**Your objective**
Please quote the material exactly, every line of it.

**Given information**

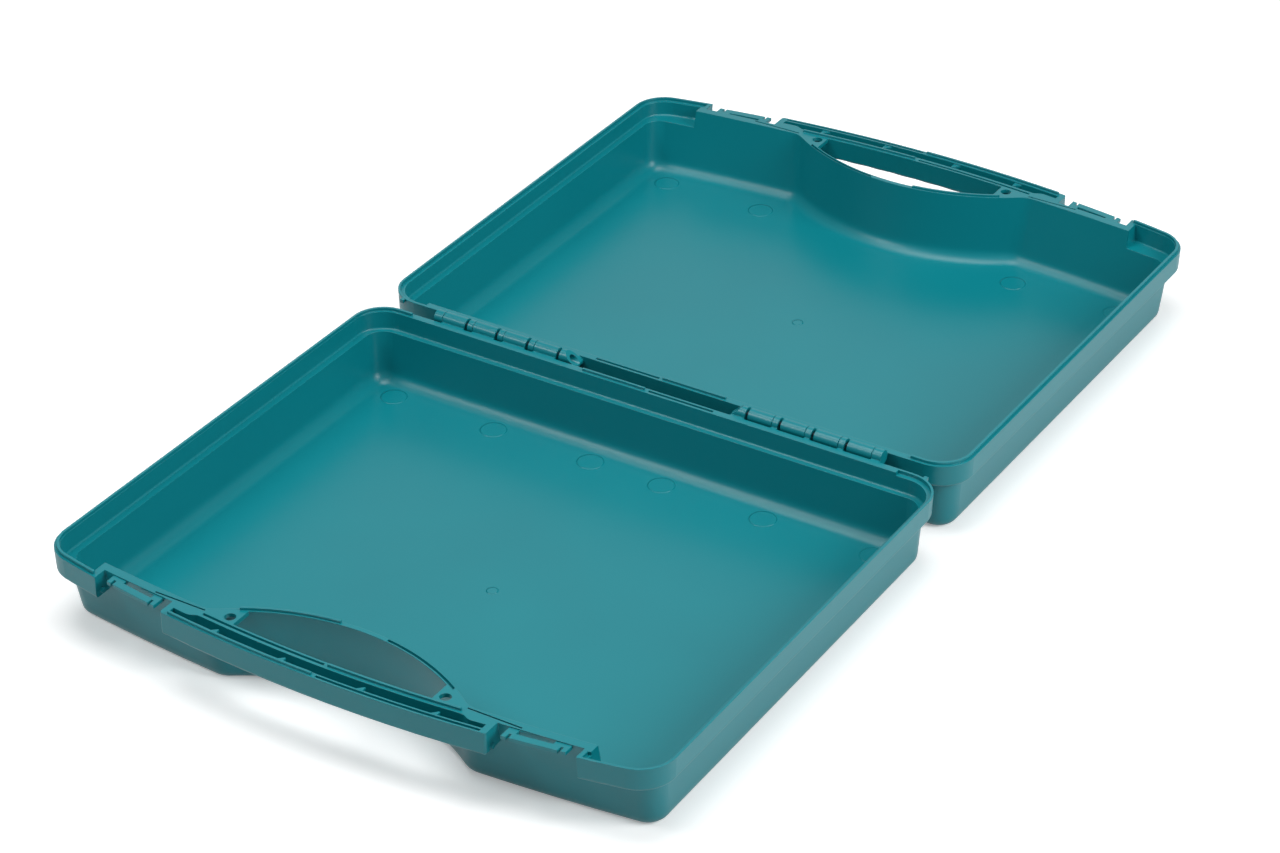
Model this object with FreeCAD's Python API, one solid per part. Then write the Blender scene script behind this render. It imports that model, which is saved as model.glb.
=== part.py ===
import FreeCAD
import Part
import math
import os

# Hard tool case, lying open: two equal shells hinged along X, with a carrying handle in each front wall.
# All lengths are in millimetres. The base shell lies at -Y, the lid shell at +Y, and +Z is up.

# Overall size
half_width = 180.5
handle_reach = 313.7
shell_height = 43.4
parting_gap = 0.3
axis_z = shell_height + parting_gap / 2

# Rim band and outline
hinge_offset = 5.2
bow_radius = 800.0
side_splay = 1.0
front_corner_radius = 20.0
hinge_corner_radius = 20.0
band_height = 13.2
band_draft = 0.5
band_edge_radius = 2.0

# Lower body
wall = 2.6
rim_wall = 3.0
hinge_rim_wall = 4.0
body_inset = 4.6
body_draft = 3.0
recess_depth = 9.3
front_inset_top = 12.5
front_inset_bottom = 21.3
front_wall_top = 4.9
bottom_bow_radius = 1255.0
body_corner_radius = 11.0
body_hinge_corner = 14.0
bottom_radius = 6.0
floor_radius = 6.2
ledge_radius = 1.2

# Corner blocks and latch stations, which share out the room between block and handle
block_inset = 40.0
block_draft = 1.0
block_end_wall = 4.0
block_edge_radius = 1.6
station_gap_share = 0.13717
station_offset = 2.4
station_drop = 0.6
station_thickness = 2.0
slot_inner_share = 0.25885
slot_outer_share = 0.6792
slot_offset = 6.5
notch_width = 1.5
notch_depth = 3.2
lug_length = 2.6
pip_radius = 1.4
pip_height = 1.0
pip_drop = 10.2
pip_offset = 5.0

# Handle beam and finger opening
handle_half = 95.3
handle_thickness = 13.6
handle_outer_wall = 3.5
handle_inner_wall = 4.3
handle_end_wall = 3.8
handle_floor = 2.4
handle_edge_radius = 1.8
channel_narrow_x = 76.0
channel_blend = 8.0
channel_end_offset = 6.7
web_length = 4.6
web_depth = 3.8
web_tip_share = 0.15
web_drop = 0.9
web_thickness = 1.6
web_root = 0.5
web_positions = (-62.0, -20.5, 26.0, 67.0)
bulge_radius = 122.0
bulge_reach = 43.4
bulge_blend = 11.0
plate_thickness = 2.4
plate_start_x = 58.2
plate_end_x = 88.0
hole_x = 63.2
hole_inset = 20.2
hole_radius = 3.0

# Tongue and rebate round the rim
tongue_inset = 1.35
tongue_width = 1.4
tongue_height = 1.7
lip_width = 1.25
rebate_depth = 1.9
rebate_reach = 5.0
hinge_plain_inset = 28.5

# Narrow tongues and grooves on the middle walls
rib_tongue_width = 1.2
rib_tongue_height = 1.4
groove_width = 1.6
groove_depth = 1.7
inner_joint_inset = 1.9
centre_margin = 0.9
end_margin = 0.5
hinge_rim_gap = 7.0
arc_rim_start = 13.5
arc_rim_end = 63.0
relief_overlap = 18.3
relief_share = 0.26991
relief_width = 1.0
relief_depth = 4.0
relief_y = -295.3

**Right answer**
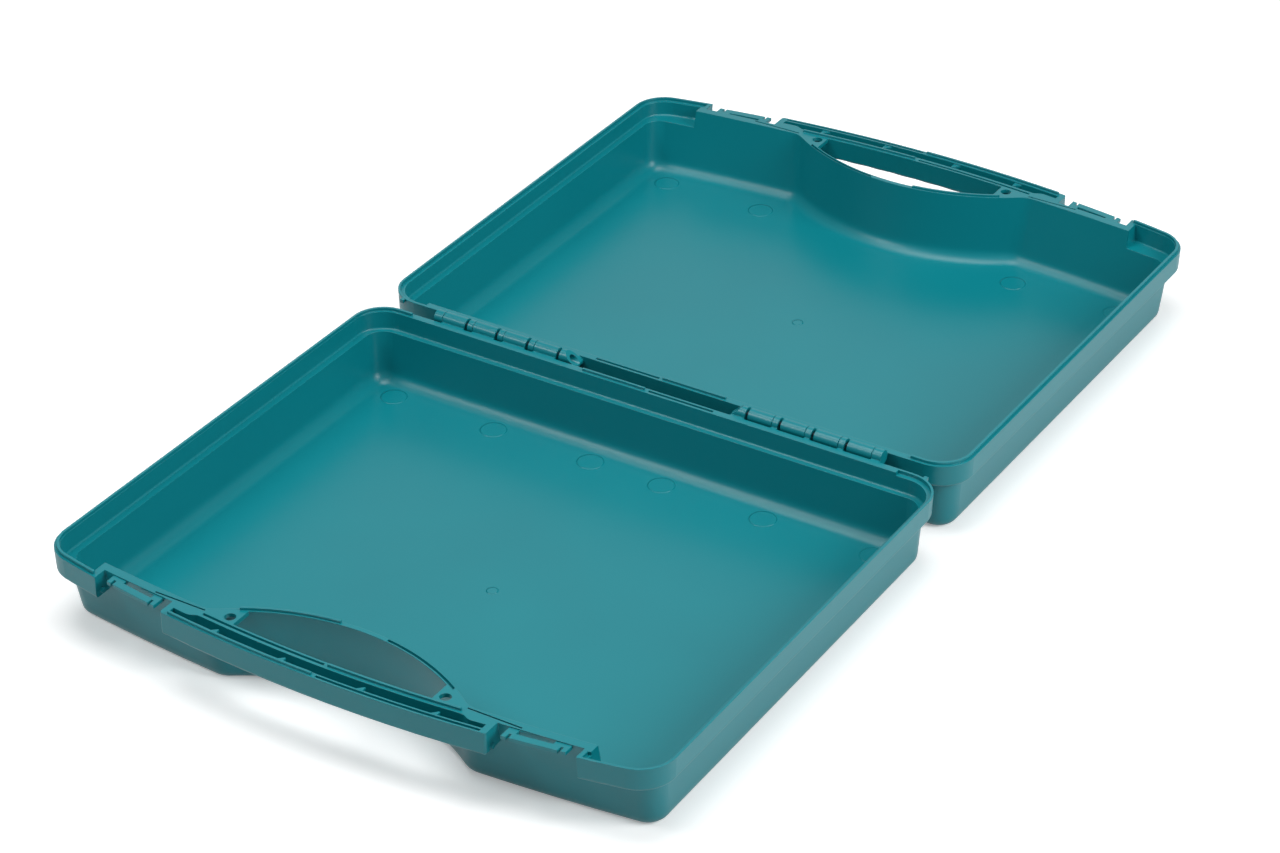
Model this object with FreeCAD's Python API, one solid per part. Then write the Blender scene script behind this render. It imports that model, which is saved as model.glb.
=== part.py ===
import FreeCAD
import Part
import math
import os

# Hard tool case, lying open: two equal shells hinged along X, with a carrying handle in each front wall.
# All lengths are in millimetres. The base shell lies at -Y, the lid shell at +Y, and +Z is up.

# Overall size
half_width = 180.5
handle_reach = 313.7
shell_height = 43.4
parting_gap = 0.3
axis_z = shell_height + parting_gap / 2

# Rim band and outline
hinge_offset = 5.2
bow_radius = 800.0
side_splay = 1.0
front_corner_radius = 20.0
hinge_corner_radius = 20.0
band_height = 13.2
band_draft = 0.5
band_edge_radius = 2.0

# Lower body
wall = 2.6
rim_wall = 3.0
hinge_rim_wall = 4.0
body_inset = 4.6
body_draft = 3.0
recess_depth = 9.3
front_inset_top = 12.5
front_inset_bottom = 21.3
front_wall_top = 4.9
bottom_bow_radius = 1255.0
body_corner_radius = 11.0
body_hinge_corner = 14.0
bottom_radius = 6.0
floor_radius = 6.2
ledge_radius = 1.2

# Corner blocks and latch stations, which share out the room between block and handle
block_inset = 40.0
block_draft = 1.0
block_end_wall = 4.0
block_edge_radius = 1.6
station_gap_share = 0.13717
station_offset = 2.4
station_drop = 0.6
station_thickness = 2.0
slot_inner_share = 0.25885
slot_outer_share = 0.6792
slot_offset = 6.5
notch_width = 1.5
notch_depth = 3.2
lug_length = 2.6
pip_radius = 1.4
pip_height = 1.0
pip_drop = 10.2
pip_offset = 5.0

# Handle beam and finger opening
handle_half = 95.3
handle_thickness = 13.6
handle_outer_wall = 3.5
handle_inner_wall = 4.3
handle_end_wall = 3.8
handle_floor = 2.4
handle_edge_radius = 1.8
channel_narrow_x = 76.0
channel_blend = 8.0
channel_end_offset = 6.7
web_length = 4.6
web_depth = 3.8
web_tip_share = 0.15
web_drop = 0.9
web_thickness = 1.6
web_root = 0.5
web_positions = (-62.0, -20.5, 26.0, 67.0)
bulge_radius = 122.0
bulge_reach = 43.4
bulge_blend = 11.0
plate_thickness = 2.4
plate_start_x = 58.2
plate_end_x = 88.0
hole_x = 63.2
hole_inset = 20.2
hole_radius = 3.0

# Tongue and rebate round the rim
tongue_inset = 1.35
tongue_width = 1.4
tongue_height = 1.7
lip_width = 1.25
rebate_depth = 1.9
rebate_reach = 5.0
hinge_plain_inset = 28.5

# Narrow tongues and grooves on the middle walls
rib_tongue_width = 1.2
rib_tongue_height = 1.4
groove_width = 1.6
groove_depth = 1.7
inner_joint_inset = 1.9
centre_margin = 0.9
end_margin = 0.5
hinge_rim_gap = 7.0
arc_rim_start = 13.5
arc_rim_end = 63.0
relief_overlap = 18.3
relief_share = 0.26991
relief_width = 1.0
relief_depth = 4.0
relief_y = -295.3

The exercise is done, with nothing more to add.